Nairobi, a world-class city of commerce, culture and contrasts, is energized by a growing and demanding middle class. Pulsating with the creativity and aspirations of a youthful population, Kenya's dense regional cities are also gaining economic momentum.

Kenyan runners are helping to make this happen. True, as in all sports, some of these athletes have made bad decisions with their money. However, executing their cultural duty, many have distributed some of their income from sponsorships and prizes to their extended families, making new capital available to improve houses and expand businesses in their home communities.

At the same time, a growing number of the athletes have also placed their money in investments outside the sphere of the family, especially in major real estate projects -- hard assets they can see, touch and even live in. Coming into the city of Eldoret, for instance, you can see a gleaming new apartment complex that is said to be financed by runners from the area.

Until recently, the national government offered these athletes a tax holiday in order to encourage such projects. Today, that tax break is gone, but the runners' investments keep coming.

Some of the athletes give back in another, even more important way: by building peace.

In a region wracked by spasms of ethnic conflict that often coincide with election campaigns, peace runs provide an important public declaration by these influential public figures that warriors should disarm and elders should negotiate productive ways for all groups to co-exist.

These runs were initiated more than a dozen years ago, but gained new urgency after widespread violence during the 2007 national election.

More recently, in 2014, the Tegla Loroupe Peace Run in the town of Kapenguri attracted 2,700 participants from the ranks of the top runners, politics, youth groups and the communities implicated in past conflicts, and was sponsored by Kenyan telecom giant Safaricom.

The previous year, a university-led peace run in Eldoret, held just weeks after the terrorist bombing of a mall in Nairobi, drew 5,000 participants.

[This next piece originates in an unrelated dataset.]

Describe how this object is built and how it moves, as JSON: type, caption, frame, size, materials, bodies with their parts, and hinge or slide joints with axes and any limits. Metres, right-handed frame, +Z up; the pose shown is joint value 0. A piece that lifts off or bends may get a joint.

Perhaps the most innovative and sustained peace-building work has been led by Tegla Loroupe, the first African woman to win (in 1994) the New York City Marathon and the holder of several world records for the half-marathon.

Born and raised in the Rift Valley and now retired from competition, Ms. Loroupe has served as a spokesperson for the United Nations, the Olympic Committee and the NGO Peace and Sport on peace, women's rights and education.

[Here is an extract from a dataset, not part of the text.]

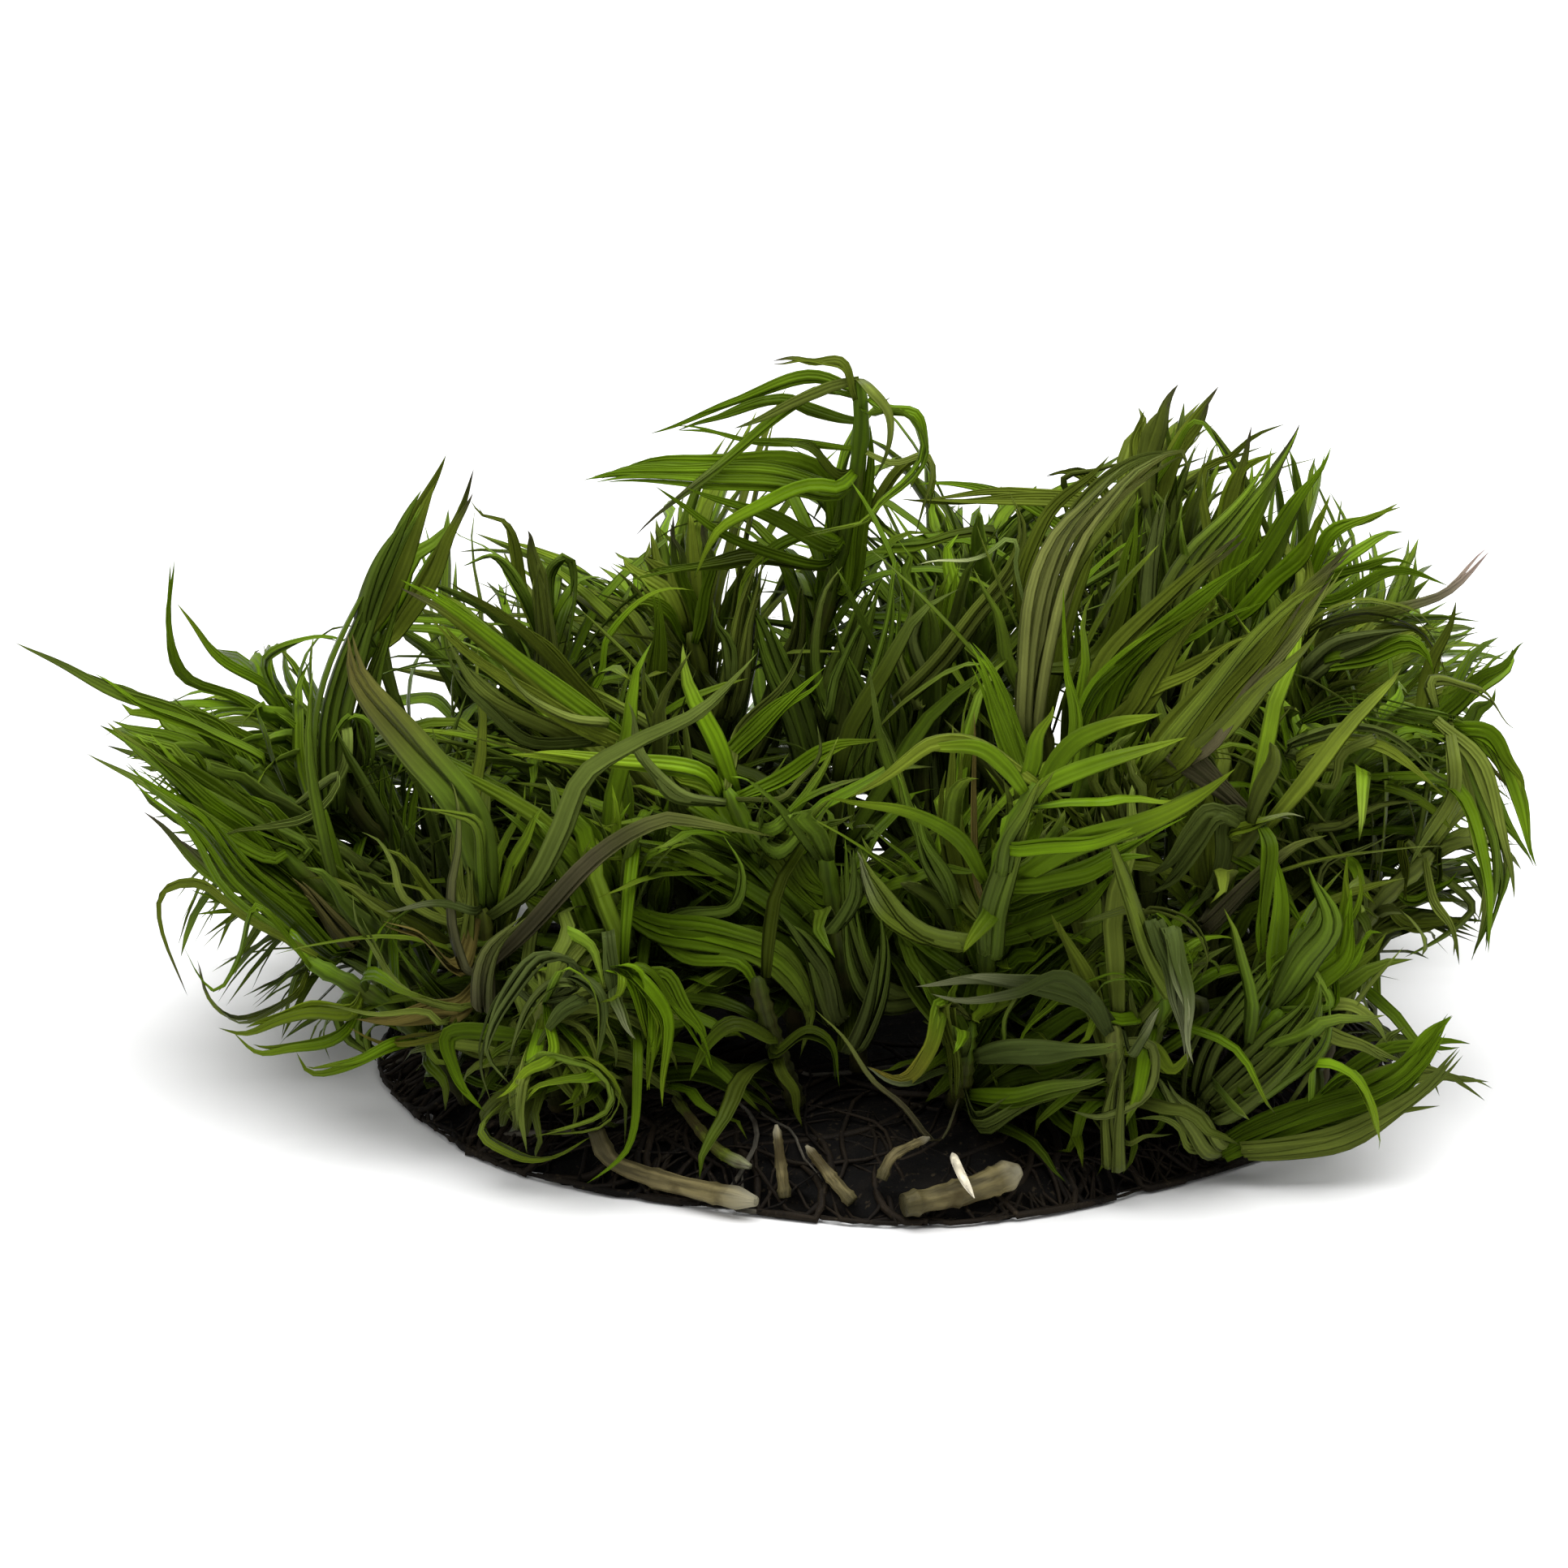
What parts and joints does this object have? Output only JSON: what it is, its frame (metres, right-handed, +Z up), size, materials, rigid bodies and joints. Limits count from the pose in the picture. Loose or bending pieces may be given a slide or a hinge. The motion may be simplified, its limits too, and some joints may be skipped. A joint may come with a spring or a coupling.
{
  "type": "water plant clump",
  "caption": "Rounded clump of a water plant: leafy shoots with whorls of narrow, curling leaves on a flat-cut root mat, with pale cut stems at its front.",
  "frame": {"origin": "centre of the root mat's flat underside, on the surface the clump rests on", "axes": "+Z up; +X to the right across the widest side, as the picture shows it; +Y away from the viewer"},
  "size_m": [0.1006, 0.0926, 0.0466],
  "materials": {
    "leaf_bright": "moist, half gloss, bright yellow-green leaf",
    "leaf_green": "moist, half gloss, mid-green leaf",
    "leaf_olive": "moist, half gloss, olive leaf with browned tips",
    "leaf_dark": "moist, half gloss, dark green leaf",
    "leaf_pale": "moist, half gloss, pale grey-green leaf",
    "root_mat": "matt, nearly black tangle of roots",
    "bare_stem": "satin, pale tan cut stem",
    "root": "satin, off-white root"
  },
  "bodies": {
    "root": {"root_mat": "root_mat", "shoot_left_low": "leaf_green", "shoot_left_tip": "leaf_green", "shoot_left_thin": "leaf_bright", "shoot_left_curls": "leaf_bright", "shoot_left_upright": "leaf_green", "shoot_left_round": "leaf_green", "shoot_left_inner": "leaf_bright", "shoot_olive_strands": "leaf_olive", "shoot_brown_tip": "leaf_olive", "shoot_knot": "leaf_pale", "shoot_knot_green": "leaf_bright", "shoot_drooping": "leaf_green", "shoot_mid_left_front": "leaf_bright", "shoot_mid_left_back": "leaf_olive", "shoot_top_centre": "leaf_bright", "shoot_centre_left": "leaf_green", "shoot_star": "leaf_bright", "shoot_hooked": "leaf_bright", "shoot_centre_back": "leaf_green", "shoot_olive_strap": "leaf_olive", "shoot_top_right": "leaf_dark", "shoot_right_spikes": "leaf_green", "shoot_blades": "leaf_bright", "shoot_big_blade": "leaf_olive", "shoot_right_upper": "leaf_green", "shoot_pink_tip": "leaf_olive", "shoot_right_sweep_high": "leaf_green", "shoot_right_sweep": "leaf_bright", "shoot_right_lattice": "leaf_pale", "shoot_right_inner": "leaf_olive", "shoot_right_fan": "leaf_bright", "shoot_right_low": "leaf_pale", "shoot_right_centre": "leaf_bright", "shoot_low_right": "leaf_pale", "shoot_low_centre": "leaf_green", "shoot_interior": "leaf_dark", "shoot_front_dark": "leaf_dark", "shoot_top_inner": "leaf_green", "shoot_back_right": "leaf_green", "shoot_back_top_right": "leaf_olive", "shoot_back_top": "leaf_green", "shoot_back_top_left": "leaf_bright", "shoot_back_left": "leaf_green", "shoot_back_low_left": "leaf_olive", "shoot_back_far_left": "leaf_green", "shoot_back_low_mid": "leaf_bright", "shoot_back_low": "leaf_green", "shoot_back_low_right": "leaf_green", "cut_stem_left": "bare_stem", "cut_stem_right": "bare_stem", "stub_left": "bare_stem", "stub_middle": "bare_stem", "stub_right": "bare_stem", "stem_dark_left": "leaf_dark", "root_white": "root"}
  },
  "joints": []
}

Among her many assignments around the world, she served as Oxfam peace ambassador on Darfur in 2007 with actors George Clooney and Don Cheadle.

Today, Ms. Loroupe devotes her time to the activities of the Tegla Loroupe Peace Foundation. In addition to organizing peace runs, the foundation operates a primary school for students at risk of HIV/AIDS, FGM or becoming child soldiers in local conflicts.

With support from the UN High Commissioner for Refugees and the International Olympic Committee, the foundation also runs a training centre for refugee athletes from conflict zones across the Horn of Africa who aim to compete in the 2016 Rio Olympics.

In 2010, Ms. Loroupe was honoured by the Kenyan government for helping to negotiate the laying down of guns by 700 Rift warriors. Last month, she received the Father John Kaiser Human Rights Award, presented by Kenya's Chief Justice, Dr. Willy Mutunga.

The long-distance champions of the Rift Valley remember where they came from. They are inspiring a new generation of runners to succeed in the most important marathon of all: that of achieving a durable peace.